Nerves trembling and unsure what action to take, I asked the question most caring kids inquire of their injured playmates.
“Are you ok, Mama?”
I knew the answer. A bleeding gash in a person’s heel didn’t signify well-being. But because she said nothing and didn’t look at me, my stomach twisted and turned. Finally…
“Get out of my sight! I told you to slow down.”
I rushed to my room crying. The tears streamed not because of a spanking in my future, but because I wounded my Mama.
When I thought she’d forgotten about me, I peeked around my bedroom door, which bee-lined to the kitchen. Mama sat at the table dabbing Merthiolate on her heel with a cotton ball. She winced before peeling the paper from a bandage, and securing it to the back of her foot. I cried harder until I fell asleep.
That evening, I sheepishly meandered to the living room where the family watched TV. Mama sat in her favorite spot on the end of the sofa, sewing something or another. She’d glance at the screen when something captivated her attention, but she didn’t look in my direction.

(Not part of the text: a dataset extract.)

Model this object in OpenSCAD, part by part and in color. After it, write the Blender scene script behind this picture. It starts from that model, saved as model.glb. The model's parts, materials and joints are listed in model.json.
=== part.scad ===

My heart raced as I inched my way onto the opposite end of the sofa. She must hate me still, I thought. How could I get back in her good graces?
During the commercial breaks, I slid closer to her until in my familiar position leaning against her arm. She didn’t flinch, which meant all must be right in the world again. I gazed up at her. “Sorry Mama.”
She smiled back. “Do you want some popcorn, Melanie?”
“Ok, let me finish this stitch.”
A weight lifted from my weary soul. And on that day I learned three lessons: (1) always know how to use your brakes, (2) there’s freedom in forgiveness, and (3) a mother will love her child through just about anything.
Making New Memories
Residential Christmas lights and displays have always tickled my fancy. Something about them makes me feel like a kid in a candy store. Maybe it’s the brightness of the lights or warmth of family memories. Either way, I look forward to it each year.
So this year, my mother-in-law has found a park decorated with massive lights and exhibits. This will be the first time my husband and I will partake of these festivities with extended family. Should be great!